Многомерность писательского пути и
человеческого облика Ильи Эренбурга кратно возрастает после знакомства с «Ликом
войны».
Впечатляет и очень захватывает при
чтении колоссальная информационная насыщенность книги. Это не только открытие
Эренбурга, которого мы не знали (Надпись Б. Фрезинского
«Дорогому Сереже Боровикову — неизвестного ему Эренбурга»). Это не просто
неизвестный, это другой, очень подлинный Эренбург, заложивший в основание
профессии тот крепчайший фундамент, который и обеспечил его произведениям
полувековой успех. Суровый летописец суровой эпохи.

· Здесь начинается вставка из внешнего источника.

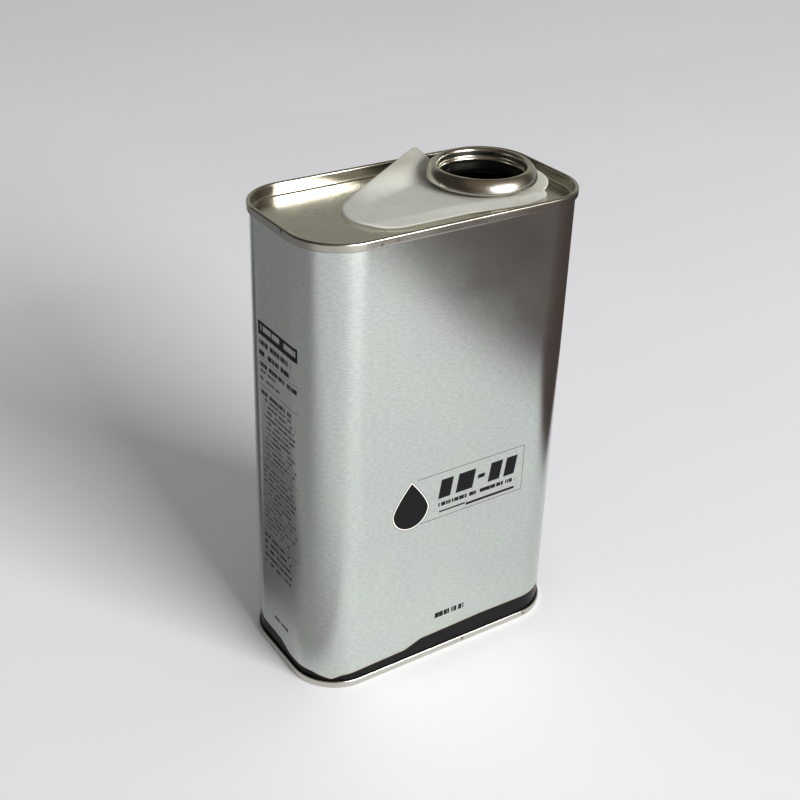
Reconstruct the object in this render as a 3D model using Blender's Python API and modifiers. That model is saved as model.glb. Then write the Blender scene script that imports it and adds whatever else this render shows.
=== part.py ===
"""A one-litre oblong motor oil can in tinplate, with a loose plastic tab held round its neck.

Metres, +Z up. The origin is at the centre of the base, on the surface that the can stands on.
+X runs along the long side towards the neck, and +Y towards the back.
"""

import math

import bmesh
import bpy
import numpy as np
from mathutils import Vector

# The can
BODY_LENGTH = 0.1113  # over the outside of the body wall
BODY_WIDTH = 0.0591
BODY_CORNER_RADIUS = 0.01755
CAN_HEIGHT = 0.180  # over both double seams
BODY_SHEET = 0.00022  # tinplate of the wrap
END_SHEET = 0.00024  # tinplate of the two ends

# The double seams: five layers of sheet, with a small gap between each
LAP_GAP = 0.00008
SEAM_HEIGHT = 0.0031
BODY_HOOK_LENGTH = 0.0014  # straight part of the body's turned-over edge
END_HOOK_LENGTH = 0.0012  # straight part of the end's turned-up edge
SEAM_TOP_GAP = 0.00030  # room over the body hook for the sealing compound
COMPOUND_SHEET = 0.00014

# The recessed panels of the two ends
PANEL_DEPTH = 0.0045
PANEL_BEND_RADIUS = 0.0007
BASE_BEAD_INSET = 0.0085  # from the base's countersink wall to its stiffening step
BASE_BEAD_RISE = 0.0008
BASE_BEAD_RUN = 0.0012

# The neck, drawn up from the top end and curled outwards
NECK_X = 0.0275  # neck centre, from the can's middle
NECK_WALL_RADIUS = 0.0157  # inside of the neck wall
NECK_BEAD_DEPTH = 0.0006  # how far the bead narrows the bore
NECK_BEAD_BEND = 45  # degrees of each of the bead's bends
NECK_BEAD_DROP = 0.0014  # from the lip's bend to the bead
NECK_RISE = 0.0097  # lip above the recessed panel
NECK_ROOT_RADIUS = 0.0022
LIP_RADIUS = 0.00115
NECK_FLANK_RADIUS = 0.0060  # of the collar's rounded slope
CURL_RADIUS = 0.0198  # outside of the curl, at its widest
CURL_DROP = 0.0043  # from the lip to the curl's widest part
CURL_BEND_RADIUS = 0.0007
CURL_HEM_LENGTH = 0.0013

# The plastic tab: two circles joined by their outer tangents, with a hole for the neck
TAB_SHEET = 0.0005
TAB_NEAR_RADIUS = 0.0232  # round the neck
TAB_FAR_RADIUS = 0.0168  # at the free end
TAB_REACH = 0.0411  # between the centres of the two circles
TAB_TURN = 4.1  # degrees that it is swung round the neck at rest
TAB_NECK_CLEARANCE = 0.0007
TAB_CURL_CLEARANCE = 0.0005  # from the curl to where the back edge starts to rise
TAB_HEIGHT = 0.0028  # middle of the sheet above the panel, beside the neck
TAB_END_DROP = 0.0014  # how much lower the free end lies
TAB_DROOP = 0.0006  # of the front edge
TAB_CREASE_WIDTH = 0.0055  # from the crease along the front to the front edge
TAB_EAR_RISE = 0.0090  # the pinched-up corner of the back edge
TAB_EAR_X = 0.0125
TAB_EAR_START = -0.0208  # the back edge rises from here to the corner
TAB_EAR_END = 0.0235  # and is down again here
TAB_BEND_OFFSET = 0.0065  # the line that the back edge bends up along, at the can's middle
TAB_BEND_SLOPE = 0.27
FOLD_X = -0.0060  # where the free end bends up
FOLD_GAP = 0.0006

# Facets
CORNER_STEPS = 8
BEND_STEPS = 5  # an odd number keeps one flat facet along the edge that the can stands on
RING_POINTS = 4 * (CORNER_STEPS + 1)

# Where the middle of each layer of a double seam lies, outwards from the outside of the body
BODY_WALL = -BODY_SHEET / 2
COUNTERSINK_WALL = -BODY_SHEET - LAP_GAP - END_SHEET / 2
END_HOOK = LAP_GAP + END_SHEET / 2
BODY_HOOK = 2 * LAP_GAP + END_SHEET + BODY_SHEET / 2
SEAM_WALL = 3 * LAP_GAP + END_SHEET + BODY_SHEET + END_SHEET / 2

# The bends between those layers, and the heights of their centres in the top seam
SEAM_TOP_RADIUS = (SEAM_WALL - COUNTERSINK_WALL) / 2
END_HOOK_RADIUS = (SEAM_WALL - END_HOOK) / 2
BODY_HOOK_RADIUS = (BODY_HOOK - BODY_WALL) / 2
SEAM_TOP_Z = CAN_HEIGHT - END_SHEET / 2 - SEAM_TOP_RADIUS
END_HOOK_Z = CAN_HEIGHT - SEAM_HEIGHT + END_SHEET / 2 + END_HOOK_RADIUS
BODY_HOOK_Z = CAN_HEIGHT - END_SHEET - SEAM_TOP_GAP - BODY_SHEET / 2 - BODY_HOOK_RADIUS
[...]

Но это еще и открытие войны,
которой мы не знали, замолчанной и оболганной десятилетиями советской
пропаганды, войны, интерес к которой теперь растет из года в год.

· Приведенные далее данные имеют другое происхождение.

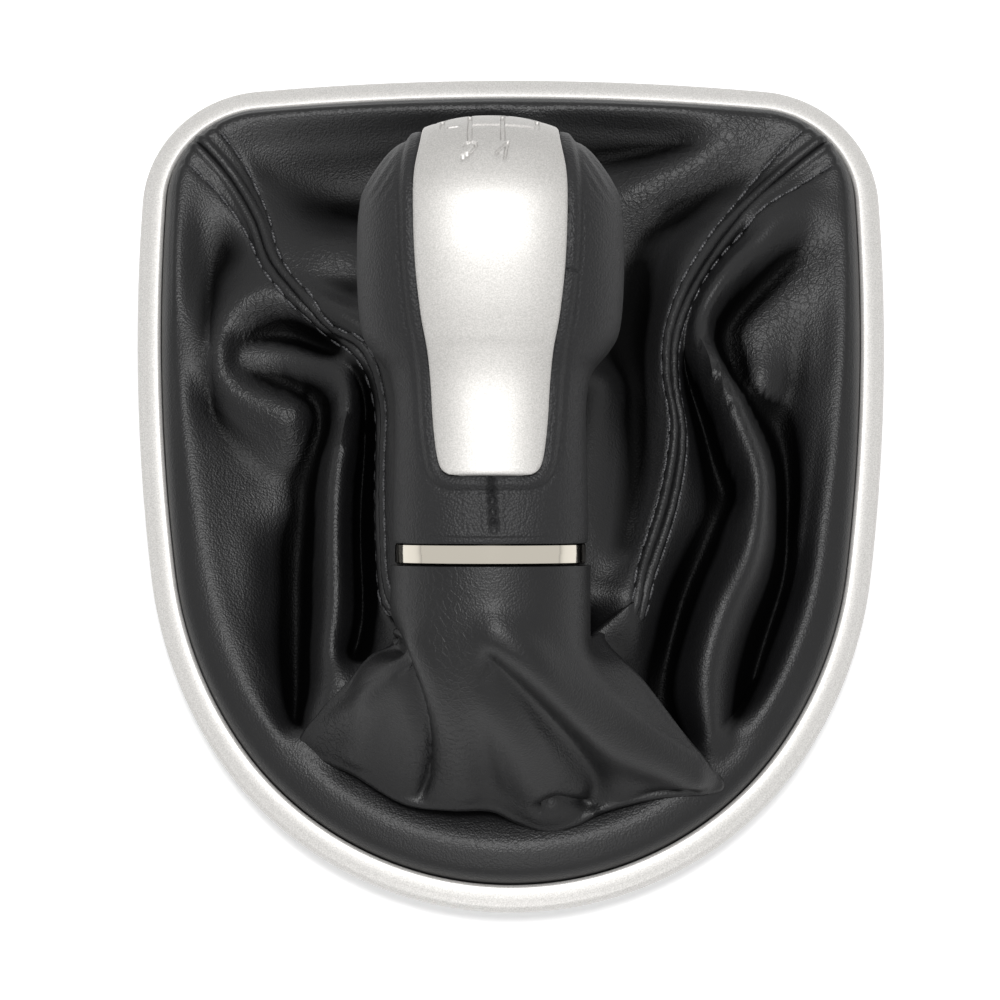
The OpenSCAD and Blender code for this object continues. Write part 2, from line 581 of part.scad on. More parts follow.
// Solid grip, grown or shrunk all round; bottom sets where it starts
module grip_solid(grow, bottom) {
    levels = [for (g = GRIP) if (g[1] + grow > 2 && g[2] + grow > 1.5) g];
    rings = concat([grip_ring([bottom, levels[0][1], levels[0][2], levels[0][3]], grow)],
                   [for (i = [1:len(levels) - 1]) grip_ring(levels[i], grow)]);
    n = len(rings);
    points = concat([for (r = rings) each r], [[0, 0, bottom], [0, 0, grip_top + grow]]);
    walls = [for (i = [0:n - 2]) for (k = [0:grip_sides - 1])
        let (m = (k + 1) % grip_sides, a = i * grip_sides, b = (i + 1) * grip_sides)
        each [[a + k, b + k, b + m], [a + k, b + m, a + m]]];
    floor_tris = [for (k = [0:grip_sides - 1]) [n * grip_sides, k, (k + 1) % grip_sides]];
    top_tris = [for (k = [0:grip_sides - 1])
        let (t = (n - 1) * grip_sides) [n * grip_sides + 1, t + (k + 1) % grip_sides, t + k]];
    polyhedron(points, concat(walls, floor_tris, top_tris));
}

// Outline of the silver insert, seen from the front of the grip: [half width, height]
INSERT_SIDE = [[6.6, 14.6], [8.6, 15.3], [9.6, 17], [10.2, 20.1], [10.7, 25.1], [11.1, 31.7], [11.7, 37.8],
               [12.9, 44.6], [13.9, 54], [14.3, 64.8], [14.1, 72], [13.2, 78.1], [12.4, 85]];
insert_back = 5;
module insert_prism(grow) {
    side = [for (p = INSERT_SIDE) [p[0] + grow, p[1] - (p[1] < 16 ? grow : 0)]];
    outline = concat(side, [for (i = [len(side) - 1:-1:0]) [-side[i].x, side[i].y]]);
    translate([0, insert_back + grow, 0])
        rotate([90, 0, 0])
            linear_extrude(40)
                polygon(outline);
}

module grip_cover() {
    color(grip_leather)
        at_collar()
            difference() {
                grip_solid(0, ring_h / 2 + 0.15);
                grip_solid(-leather_t, 1);
                insert_prism(0.25);
            }
}

module insert() {
    color(silver)
        at_collar()
            intersection() {
                difference() {
                    grip_solid(0.4, 2);
                    grip_solid(-1.2, 1);
                }
                insert_prism(0);
            }
}

// Moulded core, bored for the lever sleeve
sleeve_r = 9;
sleeve_top = 40;
sleeve_low = 22;
module knob_core() {
    color(black_plastic)
        at_collar()
            difference() {
                grip_solid(-1.5, ring_h / 2 + 0.1);
                translate([0, 0, -1])
                    cylinder(r = sleeve_r + 0.05, h = sleeve_top + 1.2, $fn = 64);
            }
}

// Bright ring between the grip and the gaiter
ring_bore = 13;
module collar_ring() {
    r = ring_d / 2;
    h = ring_h / 2;
    color(chrome)
        at_collar()
            rotate_extrude($fn = 96)
                polygon([[ring_bore, -h], [r - 0.35, -h], [r - 0.05, -h + 0.3], [r, 0],
                         [r - 0.05, h - 0.3], [r - 0.35, h], [ring_bore, h]]);
}

// Steel sleeve that takes the lever: blind bore, and a slotted end for the clamp
slot_w = 1.6;
slot_l = 14;
module lever_sleeve() {
    color(zinc)
        at_collar()
            difference() {
                translate([0, 0, -sleeve_low])
                    cylinder(r = sleeve_r, h = sleeve_low + sleeve_top, $fn = 64);
                translate([0, 0, -sleeve_low - eps])
                    cylinder(d = lever_d, h = bore_l + eps, $fn = 64);
                translate([-slot_w / 2, -sleeve_r - 1, -sleeve_low - 1])
                    cube([slot_w, 2 * sleeve_r + 2, slot_l + 1]);
            }
}

// Holder behind the ring: the gaiter's top is tied into its groove
module gaiter_holder() {
    color(black_plastic)
        at_collar()
            rotate_extrude($fn = 96)
                polygon([[sleeve_r + 0.05, 1.9], [ring_bore - 0.1, 1.9], [ring_bore - 0.1, -2.05],
                         [16.4, -2.05], [16.6, -2.5], [16.6, -4.6], [14.2, -5.2], [14.2, -7.8],
                         [16.2, -8.4], [16.2, -10.2], [15.6, -10.8], [11.5, -12.4], [sleeve_r + 0.05, -12.4]]);
}

// Tie in the holder's groove, with its square head at the back
module neck_tie() {
    color(black_plastic)
        at_collar() {
            rotate_extrude($fn = 96)
                polygon([[14.25, -7.6], [15.4, -7.6], [15.4, -5.4], [14.25, -5.4]]);
            translate([-2.2, 14.9, -7.9])
                cube([4.4, 1.9, 2.8]);
        }
}

// One-ear clamp that closes the sleeve's slotted end on the lever
clamp_w = 6;
clamp_z = -19.5;
module sleeve_clamp() {
    inner = sleeve_r + 0.05;
    color(steel)
        at_collar()
            translate([0, 0, clamp_z]) {
                difference() {
                    union() {
                        cylinder(r = inner + 0.7, h = clamp_w, $fn = 96);
                        linear_extrude(clamp_w)
                            polygon([[-3.4, 0], [-3.4, inner - 0.2], [-2.4, inner + 3.4],
                                     [2.4, inner + 3.4], [3.4, inner - 0.2], [3.4, 0]]);
                    }
                    translate([0, 0, -1])
                        cylinder(r = inner, h = clamp_w + 2, $fn = 96);
                    translate([0, 0, -1])
                        linear_extrude(clamp_w + 2)
                            polygon([[-2.5, inner + 0.7], [-1.7, inner + 2.7], [1.7, inner + 2.7], [2.5, inner + 0.7]]);
                }
            }
}

bezel();
gaiter_carrier();
gaiter_hem();
hem_staples();
spring_clip(LEGS[0]);  // clip_front_left
spring_clip(LEGS[1]);  // clip_front_right
spring_clip(LEGS[2]);  // clip_left
spring_clip(LEGS[3]);  // clip_right
spring_clip(LEGS[4]);  // clip_rear_left
spring_clip(LEGS[5]);  // clip_rear_right
front_panel();
rear_panel();
knob_core();
grip_cover();
insert();
collar_ring();
lever_sleeve();
gaiter_holder();
neck_tie();
sleeve_clamp();
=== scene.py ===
# %% [markdown]
# # Gear shift knob with its leather gaiter
# The object is the loose set that clips into a car's centre console: a satin silver trim
# frame, a gaiter of pebbled black leather sewn from two panels, and a knob with a fine
# leather cover and a silver insert. The knob lies over towards the front, so the soft
# gaiter is pressed into folds all round it. The folds are the hard part of this model.

# %% Load the frame
import math

import bmesh
import bpy
import numpy as np
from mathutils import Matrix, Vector


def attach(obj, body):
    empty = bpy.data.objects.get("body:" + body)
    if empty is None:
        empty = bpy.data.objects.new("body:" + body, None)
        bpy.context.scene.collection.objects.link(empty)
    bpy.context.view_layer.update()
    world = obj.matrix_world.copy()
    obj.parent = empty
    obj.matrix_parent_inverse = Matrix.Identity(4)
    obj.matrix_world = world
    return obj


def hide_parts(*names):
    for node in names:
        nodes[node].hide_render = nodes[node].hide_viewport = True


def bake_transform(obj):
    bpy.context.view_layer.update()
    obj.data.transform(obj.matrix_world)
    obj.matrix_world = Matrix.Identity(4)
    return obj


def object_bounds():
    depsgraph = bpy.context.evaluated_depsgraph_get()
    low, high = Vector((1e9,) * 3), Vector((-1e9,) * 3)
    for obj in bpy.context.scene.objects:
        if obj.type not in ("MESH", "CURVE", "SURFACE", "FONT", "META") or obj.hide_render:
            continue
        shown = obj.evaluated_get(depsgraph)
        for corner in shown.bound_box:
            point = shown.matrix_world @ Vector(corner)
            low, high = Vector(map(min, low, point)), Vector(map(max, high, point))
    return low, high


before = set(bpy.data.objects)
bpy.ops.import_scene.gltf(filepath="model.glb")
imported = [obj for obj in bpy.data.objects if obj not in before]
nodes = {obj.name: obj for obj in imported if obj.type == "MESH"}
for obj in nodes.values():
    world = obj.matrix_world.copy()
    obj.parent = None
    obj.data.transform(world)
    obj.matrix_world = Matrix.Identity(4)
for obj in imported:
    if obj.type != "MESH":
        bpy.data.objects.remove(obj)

cad_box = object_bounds()
MM = 0.001
print("CAD box in mm:", [round(v / MM, 1) for v in (*cad_box[0], *cad_box[1])])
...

Составитель включил в книгу
тринадцать стихотворений из сборника «Стихи о канунах (декабрь 1914 — июль
1915), которая писалась до военного опыта
поэта. Тем удивительнее прозрения этой «самой большой и самой темной» (Б. Фрезинский) книги Эренбурга.

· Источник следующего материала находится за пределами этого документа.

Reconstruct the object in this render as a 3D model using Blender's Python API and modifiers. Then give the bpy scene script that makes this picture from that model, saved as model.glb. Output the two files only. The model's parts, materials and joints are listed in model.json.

Рано утром мальчик просыпался,
Слушал, как вода в умывальнике капала.
Встала — упала, упала — и жалко…
Ах, как скулила старая собака,
Одна с подшибленной лапой.
Над подушкой картинку повесили,
Повесили лихого солдата,
Повесили, чтобы мальчику было весело,
Чтоб рано утром мальчик не плакал,
Когда вода в умывальнике капает.
Казак улыбается лихо,
На казаке папаха.
Казак наскочил своей пикой
На другого чужого солдата.
И красная краска капает на пол.
Не могу не напомнить в заключение:
Борис Фрезинский вновь и вновь демонстрирует редкую
приверженность избранному им предмету — жизни и творчеству Ильи Эренбурга,
знакомя современного читателя с неведомыми или забытыми страницами его
удивительной судьбы. Притом что продолжает писать и на иные темы, чему
свидетельство недавно вышедшая книга «Троцкий. Каменев. Бухарин. Избранные
страницы жизни, работы и судьбы» (М., 2015).